Лина Одена, пользуясь правом командира, приказала подругам покинуть «Ласточку» на автоматической ракете, а сама повела корабль навстречу опасности. Потом… Потом, развив предельную скорость, бросила «Ласточку» на «Черную комету» и взорвала корабль… Истребительные ракеты довершили начатое ею дело.

Тогда-то появилась мысль о запуске постоянных дальних спутников. Мало ли какие сюрпризы таит космос, да и развитие космонавтики требовало надежных маяков на межпланетных трассах.

Мара уже не слушала Гордеева. Все это она знала. Перед глазами встала гибнущая в жарком пламени чудовищного взрыва «Ласточка», брызги металла, разметанное в стороны что-то темное, бесформенное, и сквозь все это — внимательное строгое лицо девушки. Мара хорошо помнила портрет на столе ученого… Как он может спокойно говорить о «Лайках», об этих исполнительных, но бездушных автоматах? Они исправно фиксируют все, что видят и слышат в мире звезд, но что они могут рассказать о человеке?.. Что? Вот перед нею их экраны.

Мара подняла голову и почувствовала, что ей не хватает воздуха: на экранах первого и третьего спутника в странном хороводе сплетались и плыли мутные оранжевые волны…

Послание из прошлого

Совет заседал в кабинете информации. Уже это было необычным. Досадуя, что опоздал, и стараясь не шуметь, Олег пробрался к свободному месту и осмотрелся.

Ничего похожего на официальное заседание. Но присутствуют почти все члены Совета — все, кто к этому времени находился на Земле.
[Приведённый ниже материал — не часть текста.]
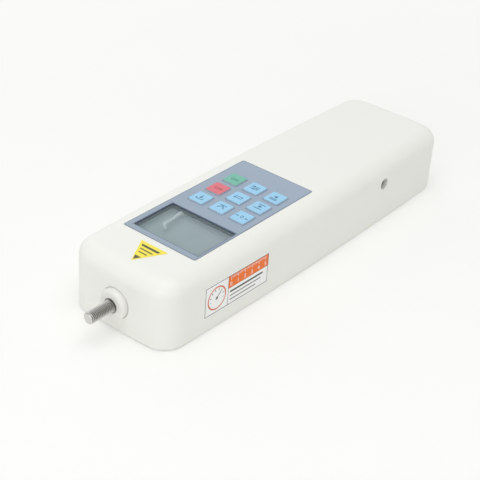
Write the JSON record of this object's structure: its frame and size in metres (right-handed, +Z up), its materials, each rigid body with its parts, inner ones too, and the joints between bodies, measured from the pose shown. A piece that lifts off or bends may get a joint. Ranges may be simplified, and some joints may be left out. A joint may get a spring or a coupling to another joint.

За длинным узким столом для подбора таблиц сидели Азаров и главный астронавигатор Торнау. Оба крупные, кряжистые. По сравнению с ними склонившийся над столом всегда задумчивый и рассеянный астрофизик Чандр Камачо казался мальчишкой. Здесь же и Жеррар. Напротив экранов в креслах — худой маленький астрохимик Чепик и женщины: Эллен Суперина, не по годам стройная, с гордой осанкой и буйными рыжеватыми волосами — геолог, звездный штурман и врач и, совсем юная, тоненькая, с чуть вздернутым носиком умница Ольга Доценко — конструктор, самый молодой член Совета.

Чуть в стороне поблескивали очки Орликова — молодого, но уже лысеющего руководителя геокосмического отдела. Энергетик академик Бирзин, грузный, с остренькой бородкой, сидел рядом со смуглым худощавым и застенчивым Морисом Дембе — чародеем радиоэлектроники.

Председатель Совета Жубин, коренастый, подвижный, чуть склонив набок голову, сидел за столиком заведующего лаборатории, а сам Гасанов, невысокий, черноволосый, стоял с Гордеевым возле пульта оператора.